It was not only physically, but also psychically that Lawrence felt himself threatened. His mother would probe constantly into his innermost feelings, giving him a lifelong hatred of what he called 'families and inquisitions'. He chose to protect himself against this psychical threat by emotional withdrawal -- by assuming an aloofness which extended from his mother to almost every other person with whom he came into contact. Even when he was quite small he seemed to remain aloof from the ring of children, and had some unfathomable sense of sadness about him. His schoolmasters noticed that he was silent, self-possessed and inscrutable, and gave a hint of a latent power, just out of reach. As a young man he was difficult to know, unobtrusive, cheerful, even jocular in moments, but extremely reserved about himself. Ernest Altounyan would write that he was simply 'impersonal': 'someone cleaving through life, propelled by an almost noiseless engine'. His need to protect his spiritual independence would emerge throughout his life in an obsession with images of siege warfare, of attack and defence: 'I think I'm afraid of letting her get, ever so little, inside the circle of my integrity,' he wrote of his mother, 'and she is always hammering and sapping to come in ... I always felt she was laying siege to me and would conquer if I left a chink unguarded.' This image of his self as a circle or citadel of integrity recurs repeatedly. Even as a boy, he would tell his brothers an endless tale about the defence of a tower by warlike dolls against hordes of barbarous enemies, and the motif appears again in the study of crusader castles in Britain, France and Syria to which he devoted much of his youth, and which led to the thesis he presented for his degree. Cyril 'Scroggs' Beeson, who accompanied him on some of his trips around castles in France, noted that his interest was not primarily in military history but in the hearts and minds of the designers, and the extent to which history had tested their intentions. It was upon the military knowledge acquired from this study of castles that he would later found his theory of guerrilla war. So it was that the pattern forged in the dark recesses of his childhood struggle would one day spill out into the light as the strategy he would wield to brilliant success in the Arab Revolt.

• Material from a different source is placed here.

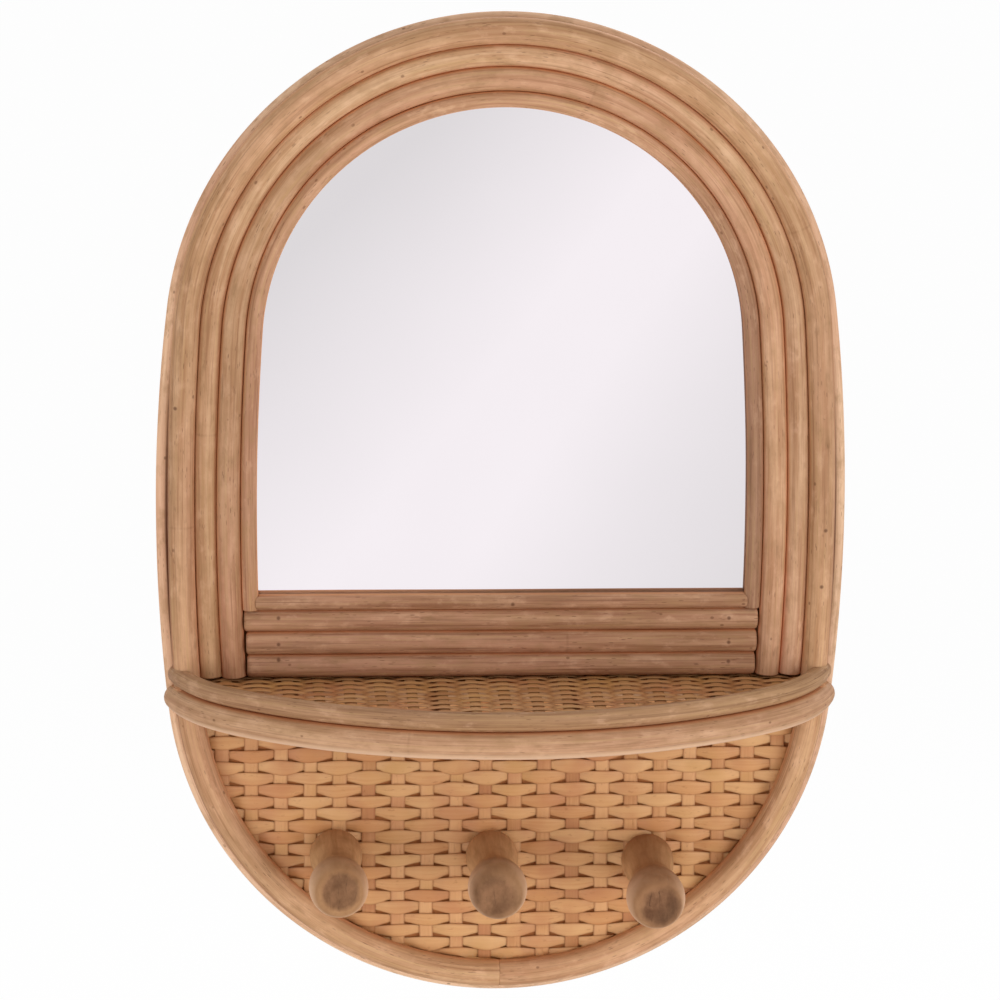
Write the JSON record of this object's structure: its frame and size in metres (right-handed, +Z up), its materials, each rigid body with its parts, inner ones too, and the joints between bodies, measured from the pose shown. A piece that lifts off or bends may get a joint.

Nietzsche -- whom Lawrence much admired -- wrote that every profound spirit requires a mask: the mask Lawrence wore was one of paradox. His aloofness concealed a craving for the attention of others, for fame and distinction, which he despised and could not allow himself to show. Aloofness was a barrier he created against the outside world, a means of preventing anyone from coming too close. He was able to relax his guard only with those who were younger or socially inferior, and though, in later life, he formed relationships with the great and famous, he confessed to John Bruce -- a poorly educated man from a working-class background -- that most of these high and mighty folk 'could not be trusted'. It was an aspect of his masochistic nature that he felt himself undeserving of love, and it was terror of failure which prevented him from opening himself. He found another way to attract people, using his aloofness as a tool for drawing attention by offering tantalizing glimpses and wrapping himself in an intriguing cloak of mystery. In short, as Sir Harold Nicolson coldly, but correctly, declared, 'he discovered early that mystery was news'. At school and college he was regarded by his peers as a pronounced eccentric, and would intrigue others by such idiosyncrasies as riding his bicycle uphill and walking down, by sitting through prescribed dinners in hall without eating, by adopting odd diets, by going out at night and sleeping during the day, by refusing to play organized games, or by fasting on Christmas Day when everyone else was feasting. This exaggerated form of attention-seeking was the shadow side of Lawrence's aloofness, and the social aspect of his masochism. He was like the woman from the provincial town who wanted to attend the opera in the capital wearing fine jewels and her most expensive evening dress. Ashamed of her desire for ostentation, though, she actually attended the opera in a plain dress, and as a result was the only woman in the audience not wearing evening clothes. She became the focus of attention by 'reverse exhibitionism' -- not because of her finery but through her conspicuous lack of it. Lawrence's tendency to cycle uphill and walk down has its parallel in the masochistic folk hero Till Eulenspiegel, who felt happy when toiling uphill and sad when coming down.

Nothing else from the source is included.